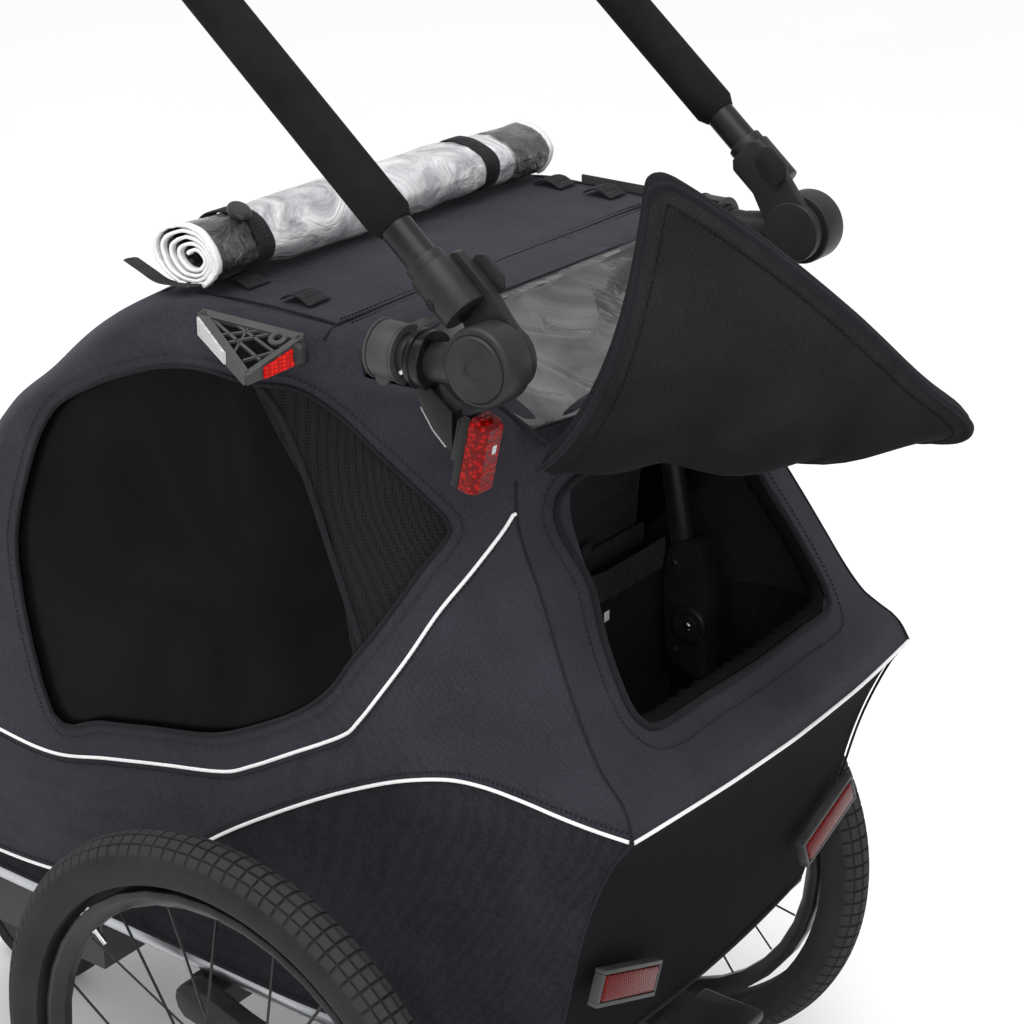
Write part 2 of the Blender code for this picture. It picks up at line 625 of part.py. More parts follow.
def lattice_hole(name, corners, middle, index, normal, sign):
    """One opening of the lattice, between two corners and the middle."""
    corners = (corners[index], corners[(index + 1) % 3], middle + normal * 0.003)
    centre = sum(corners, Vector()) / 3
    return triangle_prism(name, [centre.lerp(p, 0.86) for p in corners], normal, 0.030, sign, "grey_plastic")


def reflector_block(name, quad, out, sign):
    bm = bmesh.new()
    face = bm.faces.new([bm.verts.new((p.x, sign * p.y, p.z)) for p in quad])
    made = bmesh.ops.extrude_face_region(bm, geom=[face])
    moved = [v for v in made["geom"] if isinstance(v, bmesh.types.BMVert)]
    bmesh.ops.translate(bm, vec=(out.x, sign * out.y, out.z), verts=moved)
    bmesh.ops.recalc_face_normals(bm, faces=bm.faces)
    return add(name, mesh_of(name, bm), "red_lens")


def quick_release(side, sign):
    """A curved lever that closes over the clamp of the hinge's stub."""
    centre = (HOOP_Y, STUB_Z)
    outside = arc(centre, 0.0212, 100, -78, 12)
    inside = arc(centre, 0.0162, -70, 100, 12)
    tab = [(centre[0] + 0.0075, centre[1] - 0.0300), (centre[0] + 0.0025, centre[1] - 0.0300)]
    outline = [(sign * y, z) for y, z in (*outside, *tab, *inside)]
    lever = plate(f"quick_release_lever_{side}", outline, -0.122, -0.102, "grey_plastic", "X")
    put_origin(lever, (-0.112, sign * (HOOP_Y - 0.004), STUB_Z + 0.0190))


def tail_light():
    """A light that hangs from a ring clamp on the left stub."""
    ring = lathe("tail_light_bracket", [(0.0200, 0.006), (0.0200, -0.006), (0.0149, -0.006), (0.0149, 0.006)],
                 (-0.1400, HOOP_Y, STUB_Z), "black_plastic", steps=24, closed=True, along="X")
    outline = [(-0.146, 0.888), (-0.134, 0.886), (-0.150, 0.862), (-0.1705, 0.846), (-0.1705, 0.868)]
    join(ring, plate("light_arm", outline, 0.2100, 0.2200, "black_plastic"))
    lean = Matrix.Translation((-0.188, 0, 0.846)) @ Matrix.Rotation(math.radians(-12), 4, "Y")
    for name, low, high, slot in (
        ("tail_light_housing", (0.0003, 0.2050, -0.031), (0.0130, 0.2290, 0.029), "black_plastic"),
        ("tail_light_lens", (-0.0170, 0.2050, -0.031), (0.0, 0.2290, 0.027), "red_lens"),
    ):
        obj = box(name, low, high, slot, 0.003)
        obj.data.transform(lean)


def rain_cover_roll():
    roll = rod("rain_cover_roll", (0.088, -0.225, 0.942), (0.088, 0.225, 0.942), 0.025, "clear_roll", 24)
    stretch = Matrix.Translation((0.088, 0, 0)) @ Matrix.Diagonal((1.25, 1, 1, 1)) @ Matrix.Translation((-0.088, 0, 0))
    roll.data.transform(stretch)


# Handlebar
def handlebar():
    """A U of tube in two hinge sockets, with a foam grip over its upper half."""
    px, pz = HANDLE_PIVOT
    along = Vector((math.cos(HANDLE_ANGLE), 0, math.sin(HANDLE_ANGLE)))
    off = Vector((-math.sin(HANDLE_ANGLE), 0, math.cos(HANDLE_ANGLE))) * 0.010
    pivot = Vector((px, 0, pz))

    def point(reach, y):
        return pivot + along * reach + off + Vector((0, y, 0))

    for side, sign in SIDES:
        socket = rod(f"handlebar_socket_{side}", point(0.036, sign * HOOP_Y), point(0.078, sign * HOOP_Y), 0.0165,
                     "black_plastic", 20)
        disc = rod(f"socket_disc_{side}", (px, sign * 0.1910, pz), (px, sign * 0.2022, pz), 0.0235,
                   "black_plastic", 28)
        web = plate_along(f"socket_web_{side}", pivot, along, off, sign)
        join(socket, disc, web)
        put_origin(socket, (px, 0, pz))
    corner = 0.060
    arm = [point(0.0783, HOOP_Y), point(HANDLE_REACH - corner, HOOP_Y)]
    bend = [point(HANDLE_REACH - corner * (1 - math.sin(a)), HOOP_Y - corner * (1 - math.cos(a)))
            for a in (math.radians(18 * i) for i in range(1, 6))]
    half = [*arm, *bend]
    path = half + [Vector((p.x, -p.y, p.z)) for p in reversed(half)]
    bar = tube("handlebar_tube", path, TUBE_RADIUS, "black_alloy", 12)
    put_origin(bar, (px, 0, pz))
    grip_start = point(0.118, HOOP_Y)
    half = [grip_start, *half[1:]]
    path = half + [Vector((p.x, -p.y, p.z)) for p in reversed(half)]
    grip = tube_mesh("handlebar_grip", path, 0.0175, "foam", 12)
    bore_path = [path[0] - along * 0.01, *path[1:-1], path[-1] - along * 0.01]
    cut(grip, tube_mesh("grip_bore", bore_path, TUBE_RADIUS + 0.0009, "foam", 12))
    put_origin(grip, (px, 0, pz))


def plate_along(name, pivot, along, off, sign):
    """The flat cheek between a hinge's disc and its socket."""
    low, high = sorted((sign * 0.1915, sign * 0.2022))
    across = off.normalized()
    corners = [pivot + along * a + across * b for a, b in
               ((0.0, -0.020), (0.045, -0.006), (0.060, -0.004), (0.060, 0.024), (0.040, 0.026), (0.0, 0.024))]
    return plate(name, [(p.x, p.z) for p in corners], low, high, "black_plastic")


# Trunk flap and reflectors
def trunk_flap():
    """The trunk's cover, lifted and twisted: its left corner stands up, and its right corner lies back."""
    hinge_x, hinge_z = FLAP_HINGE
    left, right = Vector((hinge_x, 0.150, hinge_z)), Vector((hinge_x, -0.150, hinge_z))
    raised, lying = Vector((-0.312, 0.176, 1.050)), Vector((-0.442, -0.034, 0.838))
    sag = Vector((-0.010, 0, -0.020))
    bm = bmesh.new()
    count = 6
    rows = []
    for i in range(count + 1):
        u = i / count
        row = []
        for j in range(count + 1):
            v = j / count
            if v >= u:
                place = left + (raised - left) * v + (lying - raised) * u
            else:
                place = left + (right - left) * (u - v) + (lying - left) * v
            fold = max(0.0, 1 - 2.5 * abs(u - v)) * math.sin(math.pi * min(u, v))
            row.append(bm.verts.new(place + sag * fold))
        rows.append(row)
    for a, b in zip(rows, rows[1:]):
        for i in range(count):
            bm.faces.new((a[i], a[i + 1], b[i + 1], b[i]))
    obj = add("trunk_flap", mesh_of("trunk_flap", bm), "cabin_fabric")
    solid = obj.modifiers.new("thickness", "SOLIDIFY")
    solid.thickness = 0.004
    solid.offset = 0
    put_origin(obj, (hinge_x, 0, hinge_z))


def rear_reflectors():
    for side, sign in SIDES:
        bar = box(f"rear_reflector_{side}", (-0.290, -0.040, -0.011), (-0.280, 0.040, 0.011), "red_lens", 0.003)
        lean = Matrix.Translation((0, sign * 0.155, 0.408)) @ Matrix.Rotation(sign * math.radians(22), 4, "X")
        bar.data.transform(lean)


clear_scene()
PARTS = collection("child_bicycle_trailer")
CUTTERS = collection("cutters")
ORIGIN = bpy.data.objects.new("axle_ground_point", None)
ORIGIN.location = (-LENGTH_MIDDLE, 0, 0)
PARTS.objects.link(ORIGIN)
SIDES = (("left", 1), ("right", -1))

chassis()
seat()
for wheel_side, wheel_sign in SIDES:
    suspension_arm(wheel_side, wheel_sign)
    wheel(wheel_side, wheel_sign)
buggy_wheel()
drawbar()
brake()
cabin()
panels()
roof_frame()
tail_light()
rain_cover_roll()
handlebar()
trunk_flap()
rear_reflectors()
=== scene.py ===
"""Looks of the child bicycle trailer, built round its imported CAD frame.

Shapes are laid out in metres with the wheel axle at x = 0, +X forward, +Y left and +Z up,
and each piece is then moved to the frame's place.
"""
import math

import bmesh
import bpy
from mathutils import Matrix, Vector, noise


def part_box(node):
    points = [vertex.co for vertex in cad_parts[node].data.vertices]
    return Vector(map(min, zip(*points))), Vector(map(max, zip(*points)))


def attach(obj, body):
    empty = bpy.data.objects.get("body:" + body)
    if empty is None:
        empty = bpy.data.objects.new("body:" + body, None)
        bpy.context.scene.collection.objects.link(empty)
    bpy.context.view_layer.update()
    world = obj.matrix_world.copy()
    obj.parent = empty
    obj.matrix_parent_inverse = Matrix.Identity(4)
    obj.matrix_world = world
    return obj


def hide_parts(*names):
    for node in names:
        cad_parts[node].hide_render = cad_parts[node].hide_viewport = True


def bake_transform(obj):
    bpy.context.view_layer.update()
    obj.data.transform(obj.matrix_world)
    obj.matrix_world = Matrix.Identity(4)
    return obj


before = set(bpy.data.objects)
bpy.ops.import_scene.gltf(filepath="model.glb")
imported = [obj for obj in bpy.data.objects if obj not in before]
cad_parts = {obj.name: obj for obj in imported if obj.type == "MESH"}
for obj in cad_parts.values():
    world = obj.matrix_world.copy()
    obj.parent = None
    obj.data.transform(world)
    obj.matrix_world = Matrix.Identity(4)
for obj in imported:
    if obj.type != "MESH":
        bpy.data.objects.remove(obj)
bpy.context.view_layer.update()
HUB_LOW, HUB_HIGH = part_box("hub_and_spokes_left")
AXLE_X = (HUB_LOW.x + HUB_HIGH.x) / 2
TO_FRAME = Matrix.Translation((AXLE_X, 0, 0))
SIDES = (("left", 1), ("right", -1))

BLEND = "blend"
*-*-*
| The exercise |
Only the lines from the one containing "clear_scene()" to the one containing "cad_parts[node].hide_render = cad_parts[node].hide_viewport" are to be printed, both ends included, exactly as written.

| Reply to the task |
clear_scene()
PARTS = collection("child_bicycle_trailer")
CUTTERS = collection("cutters")
ORIGIN = bpy.data.objects.new("axle_ground_point", None)
ORIGIN.location = (-LENGTH_MIDDLE, 0, 0)
PARTS.objects.link(ORIGIN)
SIDES = (("left", 1), ("right", -1))

chassis()
seat()
for wheel_side, wheel_sign in SIDES:
    suspension_arm(wheel_side, wheel_sign)
    wheel(wheel_side, wheel_sign)
buggy_wheel()
drawbar()
brake()
cabin()
panels()
roof_frame()
tail_light()
rain_cover_roll()
handlebar()
trunk_flap()
rear_reflectors()
=== scene.py ===
"""Looks of the child bicycle trailer, built round its imported CAD frame.

Shapes are laid out in metres with the wheel axle at x = 0, +X forward, +Y left and +Z up,
and each piece is then moved to the frame's place.
"""
import math

import bmesh
import bpy
from mathutils import Matrix, Vector, noise


def part_box(node):
    points = [vertex.co for vertex in cad_parts[node].data.vertices]
    return Vector(map(min, zip(*points))), Vector(map(max, zip(*points)))


def attach(obj, body):
    empty = bpy.data.objects.get("body:" + body)
    if empty is None:
        empty = bpy.data.objects.new("body:" + body, None)
        bpy.context.scene.collection.objects.link(empty)
    bpy.context.view_layer.update()
    world = obj.matrix_world.copy()
    obj.parent = empty
    obj.matrix_parent_inverse = Matrix.Identity(4)
    obj.matrix_world = world
    return obj


def hide_parts(*names):
    for node in names:
        cad_parts[node].hide_render = cad_parts[node].hide_viewport = True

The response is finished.